6. At this juncture, I may quote a line from Justice Frank Furter from the case of Indianapolis v. Chase Nat Bank, 314 U.S. 63. It reads as under:

"Litigation is the pursuit of practical ends, not a game of Chess."

7. At this juncture, I may also profitably quote an observation of Stanley Reed, Stall v. Gottlieb, 305 U.S. 165, 172. It reads as under:

"It is just as important that there should be a place to end as that there should be a place to begin litigation."

8. In this context I may hasten to add that a litigant cannot be permitted to approach a Court in piecemeal manner. Once the matter was dismissed by this Court it is not open to a litigant to canvass some other point and file an independent writ petition. This is not allowable either in the connotative concept of substantive law or technical realm of procedural law. It can never be conceived that the procedure at all steps is a noxious moss. A litigant cannot be given the liberty to conceive the idea that he has come to Court to play a game of chess.
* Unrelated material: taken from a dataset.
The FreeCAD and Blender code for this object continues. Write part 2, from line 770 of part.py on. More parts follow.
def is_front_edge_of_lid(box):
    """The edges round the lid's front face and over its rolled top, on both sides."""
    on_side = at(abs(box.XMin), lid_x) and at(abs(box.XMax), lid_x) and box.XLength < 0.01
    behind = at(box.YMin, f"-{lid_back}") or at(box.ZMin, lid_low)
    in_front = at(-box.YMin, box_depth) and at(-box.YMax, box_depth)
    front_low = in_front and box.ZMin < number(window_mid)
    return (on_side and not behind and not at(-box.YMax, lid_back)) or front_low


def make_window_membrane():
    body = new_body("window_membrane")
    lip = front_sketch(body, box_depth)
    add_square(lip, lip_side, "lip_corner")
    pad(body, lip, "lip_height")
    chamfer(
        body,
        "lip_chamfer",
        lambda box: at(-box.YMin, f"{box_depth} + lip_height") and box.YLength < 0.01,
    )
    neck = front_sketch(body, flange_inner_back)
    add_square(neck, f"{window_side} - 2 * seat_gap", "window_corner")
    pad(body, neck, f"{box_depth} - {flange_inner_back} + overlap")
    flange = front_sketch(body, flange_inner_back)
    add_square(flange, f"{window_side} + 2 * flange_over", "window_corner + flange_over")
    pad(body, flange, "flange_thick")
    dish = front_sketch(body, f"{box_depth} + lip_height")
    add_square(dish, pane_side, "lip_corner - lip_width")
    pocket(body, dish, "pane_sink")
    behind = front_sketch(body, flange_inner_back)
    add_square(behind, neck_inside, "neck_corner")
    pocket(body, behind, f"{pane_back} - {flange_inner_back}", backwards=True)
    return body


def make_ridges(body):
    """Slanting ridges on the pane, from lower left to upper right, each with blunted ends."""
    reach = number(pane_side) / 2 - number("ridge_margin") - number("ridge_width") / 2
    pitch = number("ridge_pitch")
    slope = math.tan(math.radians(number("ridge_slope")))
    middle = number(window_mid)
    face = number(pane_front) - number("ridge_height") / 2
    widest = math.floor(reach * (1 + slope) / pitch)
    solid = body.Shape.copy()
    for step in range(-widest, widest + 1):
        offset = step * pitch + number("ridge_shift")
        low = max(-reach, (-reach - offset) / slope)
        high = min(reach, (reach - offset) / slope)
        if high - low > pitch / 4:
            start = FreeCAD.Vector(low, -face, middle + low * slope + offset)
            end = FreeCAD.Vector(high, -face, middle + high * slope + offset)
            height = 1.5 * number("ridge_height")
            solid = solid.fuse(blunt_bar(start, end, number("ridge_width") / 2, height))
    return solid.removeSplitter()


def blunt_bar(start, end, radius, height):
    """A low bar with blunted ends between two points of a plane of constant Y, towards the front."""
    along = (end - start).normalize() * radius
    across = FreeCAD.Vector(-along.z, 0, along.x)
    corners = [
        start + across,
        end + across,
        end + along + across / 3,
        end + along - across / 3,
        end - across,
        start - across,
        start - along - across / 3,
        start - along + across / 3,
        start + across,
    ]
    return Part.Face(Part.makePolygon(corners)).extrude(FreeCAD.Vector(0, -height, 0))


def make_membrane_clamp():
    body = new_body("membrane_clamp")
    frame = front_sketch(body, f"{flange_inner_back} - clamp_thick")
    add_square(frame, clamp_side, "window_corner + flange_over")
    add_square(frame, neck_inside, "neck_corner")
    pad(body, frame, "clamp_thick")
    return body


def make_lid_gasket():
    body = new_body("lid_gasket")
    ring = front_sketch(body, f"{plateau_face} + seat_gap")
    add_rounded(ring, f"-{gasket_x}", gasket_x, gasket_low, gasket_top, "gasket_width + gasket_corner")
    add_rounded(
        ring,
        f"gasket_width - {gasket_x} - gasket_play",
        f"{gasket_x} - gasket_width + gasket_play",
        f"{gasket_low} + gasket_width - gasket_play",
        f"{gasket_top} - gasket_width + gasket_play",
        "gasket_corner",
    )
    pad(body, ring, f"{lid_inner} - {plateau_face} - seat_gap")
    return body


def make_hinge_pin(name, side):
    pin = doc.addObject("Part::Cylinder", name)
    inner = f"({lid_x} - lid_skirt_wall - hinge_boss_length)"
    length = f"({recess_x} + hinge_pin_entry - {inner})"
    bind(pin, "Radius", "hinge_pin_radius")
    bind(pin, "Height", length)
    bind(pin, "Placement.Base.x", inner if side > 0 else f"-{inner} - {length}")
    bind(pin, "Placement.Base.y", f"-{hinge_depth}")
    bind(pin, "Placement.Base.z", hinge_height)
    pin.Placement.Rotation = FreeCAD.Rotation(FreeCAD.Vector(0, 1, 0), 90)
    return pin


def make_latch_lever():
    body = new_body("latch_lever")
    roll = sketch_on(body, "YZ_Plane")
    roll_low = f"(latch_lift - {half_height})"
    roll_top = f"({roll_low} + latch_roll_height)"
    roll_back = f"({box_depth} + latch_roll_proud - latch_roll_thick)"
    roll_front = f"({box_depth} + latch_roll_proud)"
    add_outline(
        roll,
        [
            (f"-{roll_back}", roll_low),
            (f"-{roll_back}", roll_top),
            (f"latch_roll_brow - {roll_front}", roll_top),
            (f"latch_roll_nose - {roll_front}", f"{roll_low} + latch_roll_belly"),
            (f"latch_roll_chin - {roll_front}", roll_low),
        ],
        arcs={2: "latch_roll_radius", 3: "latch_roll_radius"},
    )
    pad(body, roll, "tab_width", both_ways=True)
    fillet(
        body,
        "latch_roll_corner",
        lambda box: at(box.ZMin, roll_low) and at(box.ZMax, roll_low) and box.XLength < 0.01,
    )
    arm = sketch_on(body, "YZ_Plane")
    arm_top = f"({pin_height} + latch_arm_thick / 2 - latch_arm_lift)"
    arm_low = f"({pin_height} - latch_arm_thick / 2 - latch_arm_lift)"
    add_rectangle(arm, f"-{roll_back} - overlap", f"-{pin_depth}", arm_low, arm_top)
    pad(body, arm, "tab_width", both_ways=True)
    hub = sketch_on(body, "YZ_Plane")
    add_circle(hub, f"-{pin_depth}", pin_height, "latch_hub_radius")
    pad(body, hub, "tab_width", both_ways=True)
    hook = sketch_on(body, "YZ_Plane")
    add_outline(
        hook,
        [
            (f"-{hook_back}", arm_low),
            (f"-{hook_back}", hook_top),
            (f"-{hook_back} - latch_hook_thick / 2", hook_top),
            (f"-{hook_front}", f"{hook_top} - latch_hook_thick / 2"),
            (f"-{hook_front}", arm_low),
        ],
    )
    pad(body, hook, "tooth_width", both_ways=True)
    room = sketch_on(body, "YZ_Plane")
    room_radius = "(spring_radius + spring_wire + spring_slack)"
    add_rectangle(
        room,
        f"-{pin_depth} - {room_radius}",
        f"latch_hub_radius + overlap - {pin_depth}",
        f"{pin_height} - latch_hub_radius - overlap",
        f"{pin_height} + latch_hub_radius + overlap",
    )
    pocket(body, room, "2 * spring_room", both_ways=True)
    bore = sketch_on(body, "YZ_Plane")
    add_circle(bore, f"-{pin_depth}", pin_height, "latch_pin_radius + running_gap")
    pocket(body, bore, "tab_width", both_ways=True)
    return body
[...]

Such an approach by a litigant is not only ambitious but irrefragbly unscrupulous. An unscrupulous litigant is not to be permitted not only to have any relief but the Courts have a duty to see that their proclivity to knock at the doors of the justice at their pleasure is curbed and scuttled. They cannot be given the freedom to snatch the time which could have been utilized for other needy and waiting litigants.

9. In view of my preceding analysis, I am of the considered view that the writ petition is not maintainable and does not deserve to be entertained. Resultantly, it is dismissed with costs of Rs. 10,000/-.